Qu'est-ce que les Cahiers Bouddhiques ?
Les cahiers bouddhiques ont pour vocation de diffuser les travaux des enseignants,membres et collaborateurs de l'Institut d'Etudes Bouddhiques. Les articles publiés ne sont pas des transcripts des cours donnés à l'IEB mais des textes rédigés spécialement pour cette publication. Les cahiers bouddhiques s'adressent aussi bien aux étudiants de l'IEB qu'à toute personne s'intéressant aux études bouddhiques.
Présentation des articles contenus dans les cahiers bouddhiques numéro 4
Le Cankî-sutta
Michel-Henri Dufour
En écho au célèbre « Discours aux Kâlâma » ce sutta met en exergue le tout premier pas du noble Sentier, les vues correctes (sammâ ditthi), conceptions non erronées, en conformité avec le Réel (Dhamma), qui permettent de discrimer entre les pratiques, celles qui conduisent à la réalisation et les autres. À travers un entretien avec un jeune brahmane, dont la compréhension est limitée par les idées et théories du groupe socio-culturel auquel il appartient, le Bouddha définit trois niveaux dans le cheminement vers la Vérité et clarifie (à des fins pratiques et non spéculatives) des questions telles que : la foi (la confiance), la tradition, la vérité et la manière appropriée de l'expérimenter, l'effort, et exhorte à la vérification personnelle et non aux croyances a priori.
Le Bardo-Thödol : un texte trésor au singulier destin
Philippe Cornu
Sous le titre trompeur de « Livre des morts tibétain », le Bar do thos grol est sans aucun doute l'oeuvre tibétaine la plus célèbre au monde et celle qui a suscité le plus de commentaires et de réactions passionnées. Pourtant, cet ouvrage fameux nous échappe encore de bien des manières et ses interprétations occidentales n'ont la plupart du temps pas grand-chose à voir avec ce qu'en dit la tradition tibétaine, nyingmapa en particulier. Tirée hors de son véritable contexte, privée des nécessaires comparaisons avec des textes de contenu semblable, jamais traduite dans sa totalité, cette oeuvre liturgique largement diffusée était condamnée à demeurer opaque, « ésotérique », et ne pouvait être sujette qu'à des interprétations trompeuses ou déformantes. Mais en dehors même de ces problèmes d'interprétations générales occidentales, le cycle du Bar do thos grol chen mo ou « Grande Libération des états intermédiaires par l'audition » pose un certain nombre d'énigmes et révèle plusieurs difficultés au sein même de la tradition tibétaine qui l'a vu naître.
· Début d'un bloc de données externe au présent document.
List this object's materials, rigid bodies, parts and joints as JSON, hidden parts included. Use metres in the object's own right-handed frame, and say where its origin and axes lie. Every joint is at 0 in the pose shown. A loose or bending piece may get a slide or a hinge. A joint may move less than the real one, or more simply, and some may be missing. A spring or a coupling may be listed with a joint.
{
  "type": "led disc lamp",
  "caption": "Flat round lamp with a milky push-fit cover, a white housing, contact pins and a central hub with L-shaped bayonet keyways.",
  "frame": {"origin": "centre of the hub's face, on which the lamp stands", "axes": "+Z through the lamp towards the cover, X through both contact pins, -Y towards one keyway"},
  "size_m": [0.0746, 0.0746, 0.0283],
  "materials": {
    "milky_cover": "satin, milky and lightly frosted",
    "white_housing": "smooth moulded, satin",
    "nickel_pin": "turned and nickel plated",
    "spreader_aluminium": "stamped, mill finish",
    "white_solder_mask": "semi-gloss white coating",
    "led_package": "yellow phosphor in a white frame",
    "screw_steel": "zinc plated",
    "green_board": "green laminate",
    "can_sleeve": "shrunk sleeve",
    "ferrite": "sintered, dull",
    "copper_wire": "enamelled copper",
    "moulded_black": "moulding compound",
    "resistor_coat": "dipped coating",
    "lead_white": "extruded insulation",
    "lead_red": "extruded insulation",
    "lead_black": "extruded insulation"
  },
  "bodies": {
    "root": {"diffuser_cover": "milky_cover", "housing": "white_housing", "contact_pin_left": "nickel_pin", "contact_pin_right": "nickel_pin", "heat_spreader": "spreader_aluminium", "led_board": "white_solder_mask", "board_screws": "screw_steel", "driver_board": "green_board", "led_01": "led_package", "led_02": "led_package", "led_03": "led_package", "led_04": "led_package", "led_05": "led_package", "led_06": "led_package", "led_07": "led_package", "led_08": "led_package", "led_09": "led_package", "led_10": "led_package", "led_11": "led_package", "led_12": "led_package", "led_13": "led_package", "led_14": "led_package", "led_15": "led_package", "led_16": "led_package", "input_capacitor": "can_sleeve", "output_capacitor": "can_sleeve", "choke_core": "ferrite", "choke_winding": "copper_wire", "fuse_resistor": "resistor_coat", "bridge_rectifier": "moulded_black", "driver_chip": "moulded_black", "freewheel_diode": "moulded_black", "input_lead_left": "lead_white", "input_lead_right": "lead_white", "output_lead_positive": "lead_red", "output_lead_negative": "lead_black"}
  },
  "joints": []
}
Le présent article se propose de faire le point sur l'histoire mouvementée du « Livre des morts tibétains » et sur la véritable nature de cette oeuvre qui demeure pour le moins singulière.
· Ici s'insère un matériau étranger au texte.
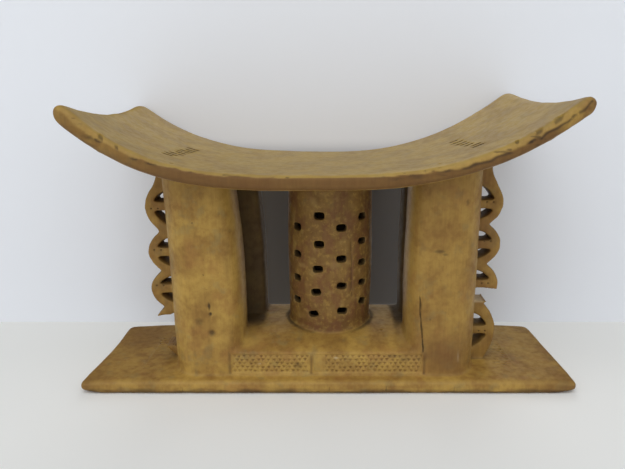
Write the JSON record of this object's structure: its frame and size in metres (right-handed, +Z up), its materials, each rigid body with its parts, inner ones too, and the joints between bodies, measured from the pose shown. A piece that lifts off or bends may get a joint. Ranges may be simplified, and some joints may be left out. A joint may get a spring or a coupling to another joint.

Bouddhisme et thérapeutique
Françoise Bonardel
C'est en tant que « thérapeute » de la souffrance (duhkha) que le Bouddha prononça ses premiers sermons témoignant d'une décision irrévocable quant à l'éradication de ce mal-être originel, et de la logique propre à tout art médical : diagnostiquer, soigner, guérir. Comment distinguer ce message de celui des philosophes grecs se disant eux aussi « thérapeutes » ? Est-il religion qui n'ait de son côté envisagé la pratique spirituelle comme une voie de guérison ? Tiraillé entre son aspiration au bien-être et un idéal de sainteté hérité du christianisme, l'Occident contemporain a donc beaucoup à apprendre de la « santé fondamentale » bouddhique.
Le "bouddhisme populaire"
Examen critique, cartographie de sens, enjeux intellectuels et religieux
Lionel Obadia
La notion de « bouddhisme populaire », d'usage assez courant dans les études spécialisées, admet bien plus de sens que l'apparente simplicité de son étymologie ne le laisse présager. Qu'elle soit définie explicitement ou pas (ce qui est le plus souvent le cas), cette expression se fonde nécessairement sur une opposition sémantique avec d'autres « formes » du bouddhisme : « savant », « orthodoxe », « monastique », mais aussi « pur », « authentique » entre autres adjectifs récurrents qui renvoient à des distinctions sociologiques, culturelles, historiques ou idéologiques. La valeur heuristique du « bouddhisme populaire » ne réside pas seulement dans ses potentialités descriptives ou typologiques. Elle révèle, en creux, des conceptions particulières du bouddhisme, qui filtrent la perception des réalités (historiques et empiriques) de la vie religieuse dans le bouddhisme. Car, trop nombreux sont ceux à l'ignorer, l'opposition ici traitée a été initialement formulée par les (élites) bouddhistes (asiatiques), avant d'être appropriée par les Occidentaux qui estiment souvent en détenir la paternité.